Officials offer anonymous misconduct reporting

The university implemented a new anonymous reporting system last semester for instances of sexual misconduct that students and faculty experience or witness, but it’s unclear how much the system has been used.

The online system officially launched in August 2017, and various university departments and officials are involved in the process of investigating reports of sexual misconduct on campus.

Nationally, women have come forward as part of the #MeToo movement to report sexual misconduct and harassment by superiors. The university would not disclose the number of submissions to the anonymous reporting system, nor how many reports of misconduct have been made to university officials.

The university began advertising the system last semester with literature posted on Main Campus, including informational posters in every bathroom stall in the Student Center. This is a part of a $25,000 grant from Gov. Tom Wolf’s “It’s On Us PA” campaign.

Sexual misconduct is a broad term for any action that is deemed sexually inappropriate or uncomfortable and has the effect of intimidating or threatening someone. It can include sexual assault, stalking and domestic abuse.


When reporting misconduct, the online system asks for optional information, like your name, university title and phone number. It then has a section for the person who experienced or witnessed misconduct to give details about the incident, like where it took place and who was involved. The person reporting an incident can upload files like videos, photos and text messages.

The system allows people to report anonymously, but this limits “the university’s ability to respond effectively” because officials will not be able to follow up with the person filing the report, according to the reporting system’s web page.

Each time an incident of misconduct is reported, the university’s Title IX Coordinator Andrea Seiss receives an email notification. The report is then stored in a database that only she and her supervisor can access.

If the report is anonymous, Seiss reviews the report’s available information, and it is then assigned to a private or university investigator.

When the report includes more information, like the names of the people involved, Seiss will reach out to the survivor and offer them access to on-campus resources like Tuttleman Counseling Services. She then offers the victim a time to meet and discuss additional information if he or she is comfortable.

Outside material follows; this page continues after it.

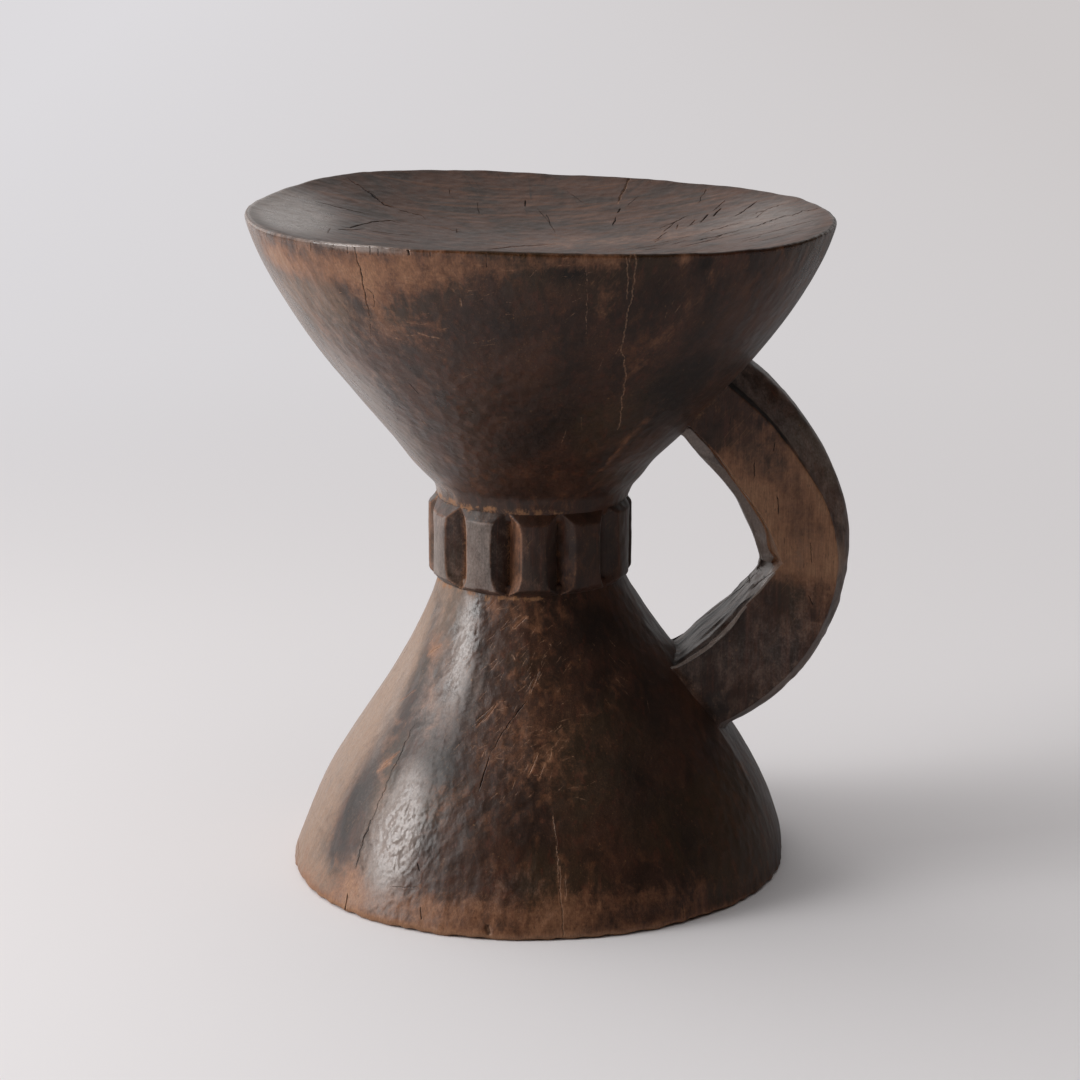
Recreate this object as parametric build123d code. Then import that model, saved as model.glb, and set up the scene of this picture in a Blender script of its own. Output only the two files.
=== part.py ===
from build123d import *
import math
import os

# A low stool carved from one log, standing on its foot, with +Z up and millimetres throughout.
# A dished bowl to sit on and a flared base meet at a narrow waist, which wears a collar of
# raised blocks, and an arched handle joins the bowl to the base on the +X side.
# The origin lies on the floor at the middle of the foot. Every member ends on a carved line of
# the real stool, and there it meets its neighbour face to face.

# Heights of the three stages, from the floor up
base_height = 181.0
collar_height = 50.0
bowl_height = 175.5

# Radii of the log's carving
foot_radius = 151.5        # where the base meets the floor
foot_swell = 1.0           # the base is this much wider just above its worn foot edge
groove_radius = 57.3       # the grooves above and below the collar
rim_radius = 178.5         # the bowl's rim, on average

# How far the hand carving strays from true round
waist_offset = -5.0        # the waist stands this far to the left of the foot
rim_offset = -2.5
rim_oval = 3.1             # the rim is longer on one diagonal
rim_lobes = 3.8            # and a little three-cornered
rim_drop = 4.6             # the rim is lower than its middle by this much on the handle's side
foot_oval = 2.0
oval_angle = 63.8
lobe_angle = -4.6
rim_drop_angle = 21.0      # the rim's lowest point lies this far behind the handle

# The dish that one sits in
dish_depth = 27.0
rim_round = 4.0

# The collar's blocks
block_count = 11
block_proud = 5.3          # how far a block's face stands out from the grooves
notch_depth = 10.0         # the V cuts between the blocks, measured from the blocks' faces
notch_land = 0.8           # bare neck at the bottom of each V cut
first_block_angle = -87.2
face_share = 0.553         # a block's face, of the way from one V cut to the next
upper_bevel_height = 7.0
lower_bevel_height = 4.5

# The handle is an arch about a centre beside the neck, and its inside is two arcs that meet
# in a sharp elbow
handle_reach = 188.6       # from the foot's middle to the arch's outermost point
arch_radius = 125.0
arch_drop = 3.0            # the arch's centre lies this far below the collar's middle
handle_width_top = 74.0
handle_width_middle = 51.0
handle_width_bottom = 60.0
inner_bevel = 3.0
inner_bevel_side = 9.0
outer_bevel_narrow = 5.5
outer_bevel_broad = 17.0
outer_bevel_side = 12.0

collar_bottom = base_height
collar_top = collar_bottom + collar_height
rim_height = collar_top + bowl_height
swell_radius = foot_radius + foot_swell
collar_radius = groove_radius + block_proud
neck_radius = collar_radius - notch_depth
ring_points = 24

# The bowl from its groove to its rim, and on above the rim: shares of its height, and of the
# way out from the groove's radius to the rim's
bowl_profile_shares = [
    (0.00, 0.000),
    (0.05, 0.008),
    (0.10, 0.064),
    (0.15, 0.137),
    (0.20, 0.215),
    (0.35, 0.410),
    (0.50, 0.594),
    (0.65, 0.755),
    (0.80, 0.886),
    (0.92, 0.967),
    (1.00, 1.000),
    (1.08, 1.012),
]
# The base from its foot to its groove: shares of its height, of the way out from the groove's
# radius to the swell's, and of the waist's offset
base_profile_shares = [
    (0.030, 1.000, 0.00),
    (0.085, 0.978, -0.25),
    (0.155, 0.935, -0.35),
    (0.276, 0.838, -0.40),
    (0.442, 0.654, -0.40),
    (0.608, 0.437, -0.20),
    (0.773, 0.229, 0.20),
    (0.912, 0.077, 0.75),
    (1.000, 0.000, 1.00),
]
# The handle's two arms from the elbow to their roots: the angle on the arch in degrees, the
# inner radius as a share of the arch's, the width as a share of the way from the middle's
# width to the root's, and the outer bevel as a share of the way from narrow to broad
elbow_angle = -10.8
upper_arm_shares = [
    (elbow_angle, 0.598, 0.00, 0.08),
    (10.0, 0.524, 0.03, 0.35),
    (26.0, 0.500, 0.14, 0.85),
    (42.0, 0.502, 0.34, 1.00),
    (60.0, 0.536, 0.66, 0.75),
    (76.0, 0.598, 0.95, 0.60),
    (92.0, 0.640, 1.00, 0.55),
    (110.0, 0.660, 1.00, 0.55),
]
lower_arm_shares = [
    (elbow_angle, 0.598, 0.00, 0.08),
    (-24.0, 0.578, 0.06, 0.00),
    (-38.0, 0.568, 0.22, 0.00),
    (-52.0, 0.560, 0.48, 0.00),
    (-66.0, 0.572, 0.80, 0.00),
    (-80.0, 0.610, 1.00, 0.00),
    (-95.0, 0.640, 1.00, 0.00),
    (-110.0, 0.660, 1.00, 0.00),
]


def log_ring(height, radius, centre_x, oval, lobes):
    """A closed ring of the carving at one height, a little oval and three-cornered."""
    points = []
    for number in range(ring_points):
        angle = math.tau * number / ring_points
        reach = (
            radius
            + oval * math.cos(2 * (angle - math.radians(oval_angle)))
            + lobes * math.cos(3 * (angle - math.radians(lobe_angle)))
        )
        points.append((centre_x + reach * math.cos(angle), reach * math.sin(angle), height))
    return make_face(Spline(points, periodic=True))


def make_bowl_blank():
    """The bowl's outside, running on above the rim so that the dish can be cut from it."""
    rings = []
    for height_share, radius_share in bowl_profile_shares:
        rings.append(
            log_ring(
                collar_top + height_share * bowl_height,
                groove_radius + radius_share * (rim_radius - groove_radius),
                waist_offset * (1 - height_share) ** 2 + rim_offset * height_share,
                rim_oval * height_share,
                rim_lobes * height_share,
            )
        )
    return loft(rings)


def make_seat_bowl():
    """The bowl, dished by a large ball that leans with the rim, and rounded at the rim."""
    ball_radius = (rim_radius**2 + dish_depth**2) / (2 * dish_depth)
    lean = math.degrees(math.atan2(rim_drop, rim_radius))
    leaning = Rot(0, 0, rim_drop_angle) * Rot(0, lean, 0)
    ball = Pos(0, 0, rim_height) * leaning * Pos(0, 0, ball_radius - dish_depth) * Sphere(ball_radius)
    bowl = make_bowl_blank() - ball
    arris = bowl.edges().sort_by(SortBy.LENGTH)[-1]
    return fillet(arris, rim_round)


def make_flared_base():
    rings = [log_ring(0, foot_radius, 0, foot_oval, 0)]
    for height_share, radius_share, offset_share in base_profile_shares:
        rings.append(
            log_ring(
                height_share * base_height,
                groove_radius + radius_share * (swell_radius - groove_radius),
                waist_offset * offset_share,
                foot_oval * (1 - height_share),
                0,
            )
        )
    return loft(rings)


def make_waist_neck():
    on_floor = (Align.CENTER, Align.CENTER, Align.MIN)
    return Pos(waist_offset, 0, collar_bottom) * Cylinder(neck_radius, collar_height, align=on_floor)


def make_collar_ring():
    """The collar before its V cuts, bevelled towards both grooves."""
    profile = Polyline(
        (0, 0, 0),
        (groove_radius, 0, 0),
        (collar_radius, 0, lower_bevel_height),
        (collar_radius, 0, collar_height - upper_bevel_height),
        (groove_radius, 0, collar_height),
        (0, 0, collar_height),
        close=True,
    )
    return revolve(make_face(profile), axis=Axis.Z)


def make_collar_block(number, collar_ring):
    """One raised block, with half a V cut on each side and its back on the neck."""
    half_pitch = math.pi / block_count
    root_half = half_pitch - notch_land / 2 / neck_radius
    face_half = face_share * half_pitch
    root_left = (neck_radius * math.cos(root_half), neck_radius * math.sin(root_half))
    root_right = (root_left[0], -root_left[1])
    face_left = (collar_radius * math.cos(face_half), collar_radius * math.sin(face_half))
    face_right = (face_left[0], -face_left[1])
    outline = [
        ThreePointArc(root_left, (neck_radius, 0), root_right),
        Line(root_right, face_right),
        ThreePointArc(face_right, (collar_radius, 0), face_left),
        Line(face_left, root_left),
    ]
    block = extrude(make_face(outline), collar_height) & collar_ring
    turn = first_block_angle + 360 * number / block_count
    return Pos(waist_offset, 0, collar_bottom) * Rot(0, 0, turn) * block


def arch_section(angle, inner_share, width, bevel_share):
    """An eight-cornered section of the handle, on a plane through the arch's centre."""
    inner_radius = inner_share * arch_radius
    outer_bevel = outer_bevel_narrow + bevel_share * (outer_bevel_broad - outer_bevel_narrow)
    half_width = width / 2
    near_side = [
        (inner_radius, -half_width + inner_bevel_side),
        (inner_radius + inner_bevel, -half_width),
        (arch_radius - outer_bevel, -half_width),
        (arch_radius, -half_width + outer_bevel_side),
    ]
    corners = near_side + [(reach, -side) for reach, side in reversed(near_side)]
    centre_x = handle_reach - arch_radius
    centre_z = (collar_bottom + collar_top) / 2 - arch_drop
    turn = math.radians(angle)
    points = []
    for reach, side in corners:
        points.append((centre_x + reach * math.cos(turn), side, centre_z + reach * math.sin(turn)))
    return make_face(Polyline(*points, close=True))


def make_arm(stations, root_width):
    sections = []
    for angle, inner_share, width_share, bevel_share in stations:
        width = handle_width_middle + width_share * (root_width - handle_width_middle)
        sections.append(arch_section(angle, inner_share, width, bevel_share))
    return loft(sections)


def make_arched_handle(bowl, base):
    """The arch, cut to the walls of the bowl and the base that it grows out of."""
    upper_arm = make_arm(upper_arm_shares, handle_width_top)
    lower_arm = make_arm(lower_arm_shares, handle_width_bottom)
    return (upper_arm + lower_arm) - bowl - base


def main():
    os.makedirs("parts", exist_ok=True)
    bowl = make_seat_bowl()
    base = make_flared_base()
    parts = {
        "seat_bowl": bowl,
        "waist_neck": make_waist_neck(),
        "flared_base": base,
        "arched_handle": make_arched_handle(bowl, base),
    }
    collar_ring = make_collar_ring()
    for number in range(block_count):
        parts[f"collar_block_{number + 1:02d}"] = make_collar_block(number, collar_ring)
    for name, part in parts.items():
        export_step(part, f"parts/{name}.step")
        print(name, len(part.solids()), round(part.volume))


main()
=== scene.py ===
import math
from itertools import product

import bmesh
import bpy
import numpy as np
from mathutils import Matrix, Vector
from mathutils.bvhtree import BVHTree
from mathutils.kdtree import KDTree


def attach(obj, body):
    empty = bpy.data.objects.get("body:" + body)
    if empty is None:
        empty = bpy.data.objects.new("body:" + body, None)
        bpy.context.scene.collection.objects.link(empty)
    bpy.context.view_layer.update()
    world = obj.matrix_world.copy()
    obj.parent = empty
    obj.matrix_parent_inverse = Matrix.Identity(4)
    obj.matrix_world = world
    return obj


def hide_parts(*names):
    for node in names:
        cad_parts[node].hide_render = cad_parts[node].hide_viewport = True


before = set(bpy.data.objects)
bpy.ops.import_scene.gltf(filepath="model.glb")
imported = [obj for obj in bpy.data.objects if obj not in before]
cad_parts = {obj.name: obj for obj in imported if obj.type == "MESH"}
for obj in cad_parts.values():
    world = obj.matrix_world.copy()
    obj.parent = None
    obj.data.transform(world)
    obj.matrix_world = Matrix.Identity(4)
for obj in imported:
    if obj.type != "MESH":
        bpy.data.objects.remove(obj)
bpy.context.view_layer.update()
print("frame loaded")

# The stool is one log carved by hand: dished bowl, waist with a collar of blocks, flared base and
# arched handle.
# Lengths are millimetres until a mesh is made, and +Z is up with the foot on the floor.
mm = 0.001

# where the photographer stood, for placing marks by their pixel in the 1080 x 1080 picture
photo = {
    "middle": 540.0,
    "focal": 3415.0,  # pixels
    "distance": 2033.0,
    "height": 718.0,
    "tilt": 14.26,  # degrees below level
    "size": 1080.0,
}


def hexToLinear(code):
    channels = []
    for start in (1, 3, 5):
        value = int(code[start:start + 2], 16) / 255
        channels.append(value / 12.92 if value <= 0.04045 else ((value + 0.055) / 1.055) ** 2.4)
    return (*channels, 1.0)


def addNode(tree, kind, settings=None, links=None):
    # settings are the node's own fields or its sockets' values, and a link comes from a socket or a node
    node = tree.nodes.new(kind)
    for key, value in (settings or {}).items():
        if isinstance(key, str) and hasattr(node, key):
            setattr(node, key, value)
        else:
            node.inputs[key].default_value = value
    for key, source in (links or {}).items():
        socket = source.outputs[0] if isinstance(source, bpy.types.Node) else source
        tree.links.new(socket, node.inputs[key])
    return node


# the shape helpers work in millimetres
def softNoise(points, size, seed):
    # smooth noise from -1 to 1 whose lumps are about this many millimetres across
    side = 32
    table = np.random.default_rng(seed).uniform(-1, 1, (side, side, side))
    grid = points / np.asarray(size, float) + 1000
    low = np.floor(grid).astype(int)
    part = grid - low
    part = part * part * (3 - 2 * part)
    total = np.zeros(len(points))
    for corner in product((0, 1), repeat=3):
        weight = np.ones(len(points))
        for axis in range(3):
            weight = weight * (part[:, axis] if corner[axis] else 1 - part[:, axis])
        spot = (low + corner) % side
        total += weight * table[spot[:, 0], spot[:, 1], spot[:, 2]]
    return total


def rampTo(value, low, high):
    share = np.clip((value - low) / (high - low), 0, 1)
    return share * share * (3 - 2 * share)


def bell(value, width):
    return np.exp(-((value / width) ** 2))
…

“With anonymous reporting, we’re giving people an option to come forward in a way they feel most comfortable,” Seiss said.

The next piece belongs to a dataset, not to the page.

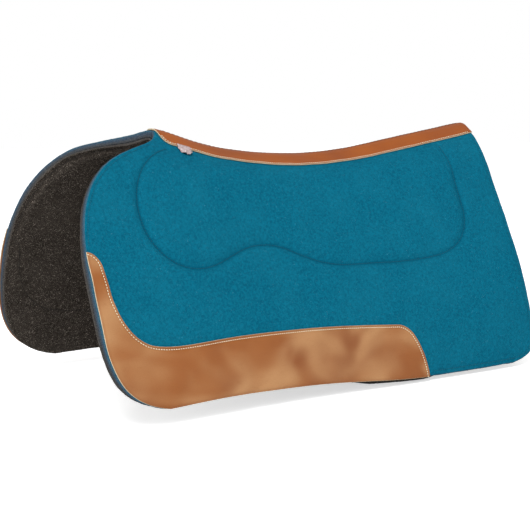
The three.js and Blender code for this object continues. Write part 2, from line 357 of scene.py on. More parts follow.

In situations of employee misconduct, the university takes into consideration every report issued and decides what action should be taken.

“We closely follow our policies,” Seiss said. “Every case is taken seriously, whether the definition [of sexual misconduct] fits into a policy violation or not, because we’re also worried about how people are feeling and what we can do to make them comfortable.”

Depending on the severity of the misconduct, the university’s actions vary. Officials could refer a survivor of misconduct to counseling services, Seiss said. Serious instances of misconduct and harassment could lead to the university firing or expelling the offender.

For Temple employees accused of sexual misconduct by their peers or students, the Department of Human Resources, the employee’s department supervisor and other university representatives consider terminating an employee in cases of alleged misconduct, wrote Sharon Boyle, associate vice president of human resources, in an email.

“Every situation is different,” Boyle told The Temple News. “We have to examine the facts, and nothing is off the table when you’re dealing with a situation.”

Employees, in addition to their mandatory training requirements, must complete an online training course on harassment and misconduct when they are hired, Boyle said.


Boyle said the human resources department does its best to accommodate the needs of anyone who reports an incident of misconduct, but there will always be cases when people are disappointed by efforts to address the situation.

“Sometimes the appropriate course of action is not what the individual wants,” Boyle said. “People have different ideas as to what the appropriate course of action should be as opposed to an objective point of view.”

Seiss said she hopes the new reporting system will make it easier for the Temple community to report instances of sexual misconduct.

“There are a lot of barriers to people reporting, whether it’d be discomfort or not knowing where to go to file a report,”  Seiss said. “People are more comfortable having that conversation. I start seeing it more and more on campus, and the more we talk about it, the more comfortable people are coming forward.”